> **REQUIREMENTS**
Print the lines of the data, starting with the first, up to and including the line where "with +Z up." appears.

> **GIVEN INFORMATION**

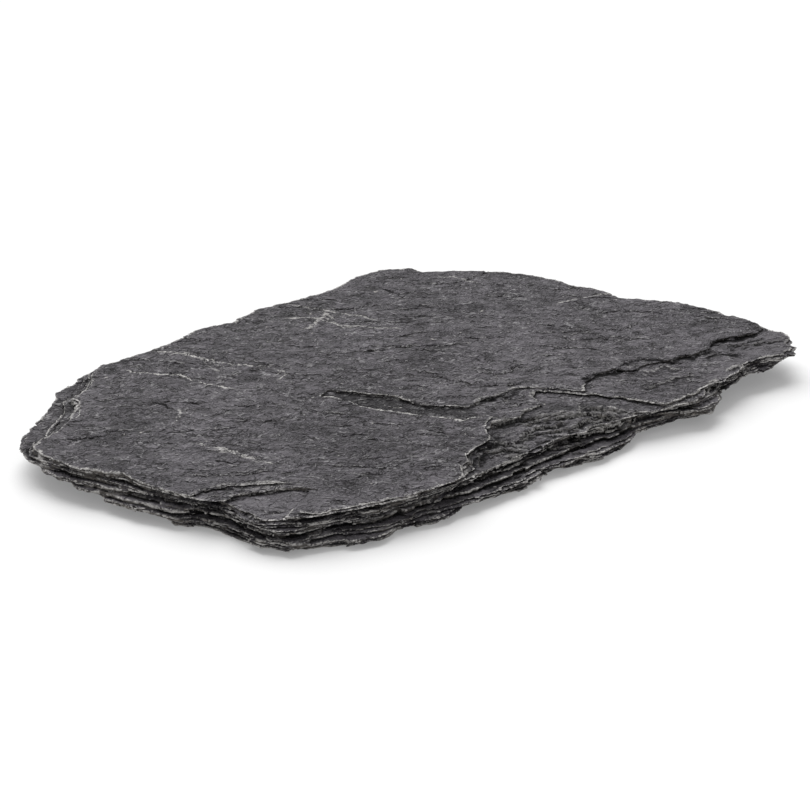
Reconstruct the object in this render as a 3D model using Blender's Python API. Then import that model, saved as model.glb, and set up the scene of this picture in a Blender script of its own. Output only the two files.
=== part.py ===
"""A rough-hewn slate slab, modelled in metres with +Z up.

The slab is one piece of stone.  Slate splits along parallel cleavage planes, so
its body is a pile of beds: each bed is a thin plate with its own broken outline,
and the plates together leave the stepped, layered rim of the real stone.  The
plates are joined into one closed solid.

The outlines are drawn in plan, in millimetres, anticlockwise from the west tip,
along the front edge (-Y), round the east tip and home along the back edge.
"""

import math
import random

import bmesh
import bpy

MM = 0.001

THICKNESS = 16.0        # mm, resting face to the highest cleavage plane
BED_OVERLAP = 0.2       # mm, how far each bed reaches down into the one below it
LONGEST_CHORD = 7.5     # mm, longest straight run left on a broken edge
EDGE_ROUGHNESS = 0.7    # mm, how far a broken edge wanders off its outline
CENTRE = (0.09, 0.97)    # mm, middle of the slab's footprint in the drawing below

# Each bed: name, level of its upper cleavage plane (mm), seed of its broken edge,
# and its outline.  The first bed starts at z = 0.
BEDS = [
    # The bed that the slab rests on.  It stops well short of both tips.
    ("bed_1_resting", 2.4, 11, [
        (-160, -26), (-153, -34), (-149, -44), (-147, -56), (-144, -69), (-137, -79),
        (-129, -84), (-119, -89), (-108, -94), (-99, -97), (-90, -95), (-80, -99),
        (-68, -102), (-57, -100), (-46, -102), (-35, -103), (-24, -105), (-15, -105),
        (-6, -101), (4, -100), (16, -104), (27, -107), (37, -106), (50, -103),
        (60, -97), (74, -93), (88, -88), (100, -79), (112, -66), (122, -48),
        (130, -28), (132, -6), (128, 16), (122, 38), (112, 58), (98, 76),
        (82, 88), (60, 96), (34, 99), (4, 102), (-28, 101), (-58, 98),
        (-86, 93), (-106, 82), (-122, 67), (-133, 48), (-141, 28), (-150, 8),
        (-157, -10),
    ]),
    ("bed_2", 4.6, 12, [
        (-166, -16), (-160, -30), (-151, -41), (-149, -55), (-147, -70), (-140, -82),
        (-131, -87), (-121, -91), (-111, -97), (-101, -100), (-92, -97), (-82, -101),
        (-70, -105), (-59, -102), (-49, -105), (-37, -106), (-26, -107), (-16, -109),
        (-8, -104), (2, -103), (14, -107), (25, -110), (35, -109), (48, -107),
        (57, -102), (67, -104), (77, -106), (88, -105), (99, -98), (112, -87),
        (124, -72), (134, -54), (141, -32), (143, -8), (139, 14), (132, 36),
        (121, 58), (107, 78), (90, 92), (66, 102), (38, 104), (6, 108),
        (-28, 106), (-60, 104), (-90, 101), (-114, 91), (-132, 76), (-146, 56),
        (-156, 36), (-165, 16), (-169, 0),
    ]),
    # The front ledge.
    ("bed_3_front_ledge", 6.4, 13, [
        (-171, -12), (-165, -28), (-153, -38), (-148, -48), (-148, -62), (-145, -73),
        (-139, -82), (-130, -84), (-120, -87), (-112, -92), (-104, -96), (-95, -98),
        (-85, -98), (-75, -99), (-66, -103), (-56, -106), (-45, -106), (-32, -106),
        (-20, -107), (-9, -106), (4, -106), (18, -106), (30, -109), (44, -109),
        (56, -106), (70, -107), (81, -111), (90, -116), (97, -117), (105, -111),
        (113, -102), (124, -92), (136, -80), (147, -62), (153, -40), (153, -14), (147, 10),
        (141, 32), (131, 54), (117, 76), (100, 94), (78, 106), (48, 106),
        (16, 110), (-14, 110), (-46, 110), (-76, 106), (-102, 105), (-124, 94),
        (-142, 79), (-156, 62), (-166, 44), (-173, 26), (-176, 8),
    ]),
    # A set-back band above the ledge, in its shadow along the front.
    ("bed_4", 8.6, 14, [
        (-168, -10), (-162, -27), (-152, -36), (-146, -47), (-145, -62), (-143, -72),
        (-136, -79), (-128, -80), (-118, -84), (-108, -89), (-96, -92), (-82, -94),
        (-68, -96), (-54, -96), (-42, -94), (-28, -93), (-14, -93), (2, -92),
        (16, -93), (30, -95), (44, -97), (58, -100), (72, -105), (84, -112),
        (94, -118), (103, -115), (110, -111), (118, -106), (128, -99), (141, -90), (153, -76),
        (160, -56), (160, -32), (155, -8), (151, 14), (145, 36), (134, 58),
        (119, 80), (102, 98), (80, 109), (50, 108), (20, 110), (-8, 112),
        (-40, 112), (-70, 109), (-98, 108), (-120, 100), (-141, 88), (-158, 74),
        (-171, 58), (-180, 44), (-183, 37), (-178, 29), (-180, 19), (-174, 8),
    ]),
    ("bed_5", 10.8, 15, [
        (-166, -6), (-162, -22), (-154, -34), (-148, -44), (-146, -56), (-145, -67),
        (-141, -76), (-134, -82), (-124, -84), (-113, -88), (-100, -92), (-86, -95),
        (-70, -97), (-56, -97), (-44, -93), (-30, -92), (-16, -91), (0, -91),
        (14, -92), (28, -94), (43, -97), (56, -100), (69, -104), (81, -111),
        (91, -117), (101, -116), (110, -111), (120, -107), (134, -107), (152, -107),
        (164, -105), (171, -97), (174, -84), (174, -68), (171, -50), (166, -28), (157, -10),
        (153, 10), (147, 34), (139, 54), (124, 78), (104, 99), (84, 112),
        (58, 111), (32, 110), (6, 113), (-22, 111), (-50, 112), (-78, 108),
        (-104, 110), (-124, 105), (-142, 95), (-158, 84), (-172, 72), (-179, 61),
        (-180, 52), (-186, 40), (-181, 27), (-174, 10),
    ]),
    # The middle terrace, and the shelf round the north-west corner.
    ("bed_6_terrace", 12.5, 16, [
        (-167, -2), (-162, -18), (-157, -30), (-151, -40), (-148, -50), (-147, -62),
        (-143, -71), (-136, -76), (-128, -82), (-115, -87), (-102, -90), (-88, -94),
        (-74, -97), (-60, -99), (-49, -98), (-40, -97), (-29, -97), (-16, -96),
        (-3, -97), (9, -95), (20, -95), (31, -98), (45, -101), (56, -102),
        (67, -104), (78, -110), (90, -114), (98, -112), (108, -106), (120, -101),
        (134, -99), (150, -99), (163, -100), (173, -97), (178, -86), (179, -68),
        (177, -46), (170, -26), (161, -10), (155, 4), (154, 18), (148, 36),
        (142, 54), (130, 72), (117, 87), (101, 101), (96, 110), (82, 116),
        (68, 115), (50, 112), (30, 113), (8, 115), (-12, 114), (-34, 114),
        (-58, 111), (-84, 109), (-104, 112), (-114, 113), (-124, 109), (-136, 105),
        (-141, 98), (-148, 92), (-156, 86), (-166, 80), (-175, 74), (-182, 65),
        (-186, 54), (-184, 43), (-179, 28), (-171, 13),
    ]),
    ("bed_7", 14.2, 17, [
        (-166, 4), (-164, -8), (-160, -22), (-156, -33), (-150, -42), (-148, -52),
        (-146, -63), (-142, -69), (-136, -74), (-129, -81), (-116, -86), (-102, -91),
        (-88, -95), (-74, -98), (-60, -99), (-52, -98), (-47, -94), (-41, -93),
        (-37, -86), (-29, -84), (-18, -84), (-12, -79), (-7, -71), (4, -71),
        (14, -73), (27, -70), (36, -75), (43, -81), (48, -90), (54, -99),
        (64, -106), (76, -109), (88, -113), (97, -111), (107, -106), (119, -104),
        (132, -102), (148, -103), (162, -105), (173, -103), (181, -98), (186, -91),
        (183, -74), (182, -54), (178, -38), (172, -24), (163, -11), (156, 1),
        (157, 14), (150, 28), (149, 41), (144, 56), (133, 71), (119, 88),
        (103, 100), (99, 109), (86, 116), (70, 118), (58, 114), (40, 112),
        (20, 113), (0, 117), (-20, 113), (-40, 116), (-60, 112), (-88, 110),
        (-104, 113), (-116, 109), (-122, 103), (-132, 95), (-141, 88), (-149, 78),
        (-159, 71), (-170, 63), (-179, 61), (-184, 54), (-183, 42), (-178, 26),
        (-171, 13),
    ]),
    # The thin sheet just under the top: the floors of the long scar, of the
    # front shelf and of the east flakes.
    ("bed_8_scar_floors", 15.2, 18, [
        (-165, 5), (-165, -6), (-161, -20), (-157, -31), (-152, -41), (-147, -45),
        (-138, -45), (-131, -48), (-124, -52), (-118, -56), (-113, -62), (-121, -67),
        (-129, -71), (-137, -75), (-129, -82), (-116, -87), (-101, -92), (-88, -97),
        (-74, -98), (-58, -99), (-52, -97), (-48, -92), (-41, -91), (-38, -85),
        (-30, -82), (-18, -81), (-14, -76), (-11, -71), (-5, -68), (6, -69),
        (17, -67), (28, -68), (30, -59), (37, -54), (42, -59), (46, -65),
        (50, -71), (55, -76), (60, -86), (66, -96), (73, -107), (82, -108),
        (92, -110), (100, -107), (109, -104), (118, -105), (125, -102), (138, -101),
        (150, -102), (162, -104), (174, -102), (182, -96), (186, -90), (183, -74),
        (183, -58), (180, -40), (174, -25), (165, -12), (157, 0), (158, 14),
        (151, 28), (150, 41), (145, 56), (135, 70), (121, 87), (103, 99),
        (101, 109), (86, 117), (70, 119), (58, 115), (40, 112), (20, 114),
        (0, 118), (-20, 114), (-40, 117), (-60, 112), (-88, 110), (-104, 113),
        (-115, 108), (-120, 101), (-130, 93), (-140, 86), (-147, 77), (-158, 70),
        (-169, 62), (-177, 61), (-182, 54), (-182, 40), (-178, 23), (-170, 11),
    ]),
    # The highest sheet.  The long scar runs into it from the front.
    ("bed_9_top", THICKNESS, 19, [
        (-165, 6), (-165, -5), (-160, -22), (-156, -32), (-147, -33), (-137, -36),
        (-128, -42), (-120, -48), (-114, -57), (-111, -66), (-120, -72), (-130, -77),
        (-124, -83), (-110, -88), (-97, -92), (-84, -97), (-70, -98), (-56, -99),
        (-51, -95), (-47, -90), (-41, -89), (-38, -84), (-30, -81), (-19, -80),
        (-15, -75), (-11, -69), (-7, -66), (0, -65), (-1, -58), (-14, -56),
        (-19, -48), (-25, -36), (-33, -24), (-39, -13), (-41, 0), (-46, 9),
        (-39, 12), (-33, 6), (-28, -3), (-20, -15), (-17, -29), (-9, -40),
        (-2, -48), (8, -45), (20, -48), (30, -46), (37, -51), (43, -58),
        (48, -66), (54, -72), (62, -64), (74, -62), (84, -64), (90, -71),
        (98, -76), (108, -73), (120, -75), (130, -79), (140, -85), (144, -80),
        (150, -73), (160, -76), (171, -79), (181, -77), (183, -62), (180, -41),
        (174, -25), (165, -12), (157, 0), (158, 13), (151, 28), (150, 40),
        (145, 55), (135, 70), (120, 87), (103, 99), (101, 109), (86, 117),
        (70, 119), (58, 115), (40, 112), (20, 114), (0, 118), (-20, 114),
        (-40, 117), (-60, 112), (-88, 110), (-104, 112), (-116, 106), (-121, 100),
        (-132, 92), (-141, 84), (-148, 75), (-160, 68), (-170, 61), (-178, 59),
        (-182, 50), (-181, 38), (-177, 22), (-171, 12),
    ]),
]


def broken_edge(outline, seed):
    """The outline with every run cut into short chords, each new corner moved a little off its line."""
    rng = random.Random(seed)
    points = []
    for (x0, y0), (x1, y1) in zip(outline, outline[1:] + outline[:1]):
        run = math.hypot(x1 - x0, y1 - y0)
        across = ((y1 - y0) / run, -(x1 - x0) / run)
        chords = max(1, math.ceil(run / LONGEST_CHORD))
        for i in range(chords):
            t = i / chords
            off = rng.uniform(-1.0, 1.0) * EDGE_ROUGHNESS * min(1.0, run / LONGEST_CHORD)
            points.append((
                x0 + (x1 - x0) * t + across[0] * off,
                y0 + (y1 - y0) * t + across[1] * off,
            ))
    return points


def plate(name, outline, bottom, top, material):
    """A closed plate: the outline at the bottom level, extruded up to the top level."""
    mesh = bpy.data.meshes.new(name)
    bm = bmesh.new()
    ring = [
        bm.verts.new(((x - CENTRE[0]) * MM, (y - CENTRE[1]) * MM, bottom * MM))
        for x, y in outline
    ]
    base = bm.faces.new(ring)
    raised = bmesh.ops.extrude_face_region(bm, geom=[base])["geom"]
    lifted = [item for item in raised if isinstance(item, bmesh.types.BMVert)]
    bmesh.ops.translate(bm, verts=lifted, vec=(0.0, 0.0, (top - bottom) * MM))
    bmesh.ops.recalc_face_normals(bm, faces=bm.faces)
    bm.to_mesh(mesh)
    bm.free()
    mesh.materials.append(material)
    obj = bpy.data.objects.new(name, mesh)
    bpy.context.scene.collection.objects.link(obj)
    return obj


def slate_material():
    material = bpy.data.materials.new("slate")
    material.use_nodes = True
    shader = material.node_tree.nodes["Principled BSDF"]
    shader.inputs["Base Color"].default_value = (0.118, 0.114, 0.122, 1.0)
    shader.inputs["Roughness"].default_value = 0.62
    shader.inputs["Metallic"].default_value = 0.0
    return material


def build():
    for obj in list(bpy.data.objects):
        bpy.data.objects.remove(obj, do_unlink=True)

    slate = slate_material()
    slab = None
    floor = 0.0
    for name, level, seed, outline in BEDS:
        bottom = floor if slab is None else floor - BED_OVERLAP
        bed = plate(name, broken_edge(outline, seed), bottom, level, slate)
        floor = level
        if slab is None:
            bed.name = "slate_slab"
            slab = bed
            continue
        bed.hide_render = True
        bed.display_type = "WIRE"
        union = slab.modifiers.new(name, "BOOLEAN")
        union.operation = "UNION"
        union.solver = "EXACT"
        union.object = bed


build()
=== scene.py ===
"""The looks of a rough-hewn slate slab: its stone surface, its light and its camera.

The stone is grown as a pile of thin sheets.  Every bed of the solid slab is split
into sheets of about a millimetre.  Each sheet has its own broken outline, with
scalloped chips and a dark parting under it.  The pile is turned into one closed
skin, the cleavage faces get their low relief, and the skin is thinned out.

Lengths are in millimetres until the mesh is made.
"""

import math

import bpy
import bmesh
import numpy as np
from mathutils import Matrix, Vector


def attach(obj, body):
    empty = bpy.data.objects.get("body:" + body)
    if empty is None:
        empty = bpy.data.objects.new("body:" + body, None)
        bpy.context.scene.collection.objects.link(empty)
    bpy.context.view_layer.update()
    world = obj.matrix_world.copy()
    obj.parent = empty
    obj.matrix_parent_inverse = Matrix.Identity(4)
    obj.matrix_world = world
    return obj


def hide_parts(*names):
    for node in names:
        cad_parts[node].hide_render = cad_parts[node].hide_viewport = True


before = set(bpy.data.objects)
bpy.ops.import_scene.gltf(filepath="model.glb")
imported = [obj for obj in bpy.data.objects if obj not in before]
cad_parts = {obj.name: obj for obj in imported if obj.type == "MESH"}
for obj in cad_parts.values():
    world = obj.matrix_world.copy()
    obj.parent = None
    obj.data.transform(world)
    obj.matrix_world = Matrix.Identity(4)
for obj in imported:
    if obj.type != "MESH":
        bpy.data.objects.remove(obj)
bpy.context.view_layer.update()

CENTRE = (0.09, 0.97)   # middle of the footprint in the outlines below
THICKNESS = 16.0
STEP = 0.7              # grid pitch in plan
SLICE = 0.4             # grid pitch in height
CLAMP = 1.2             # reach of the field on each side of the skin
REACH = 9.0             # how far from a rim the distance to it is kept
TRIANGLES = 197000
KEEP_INVERT = True
KEEP_FACTOR = 0.00004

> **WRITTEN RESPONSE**
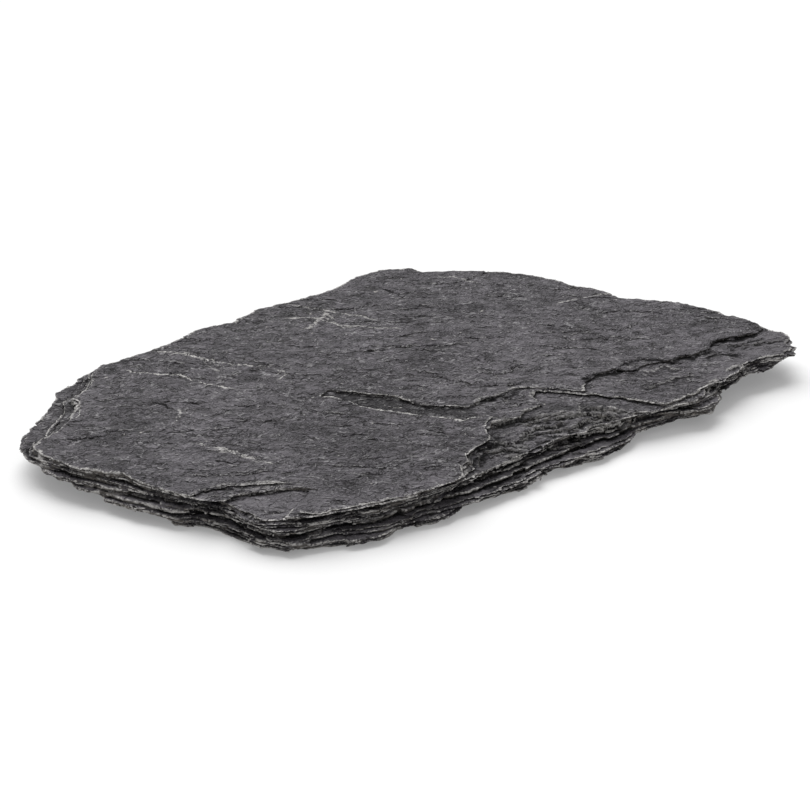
Reconstruct the object in this render as a 3D model using Blender's Python API. Then import that model, saved as model.glb, and set up the scene of this picture in a Blender script of its own. Output only the two files.
=== part.py ===
"""A rough-hewn slate slab, modelled in metres with +Z up.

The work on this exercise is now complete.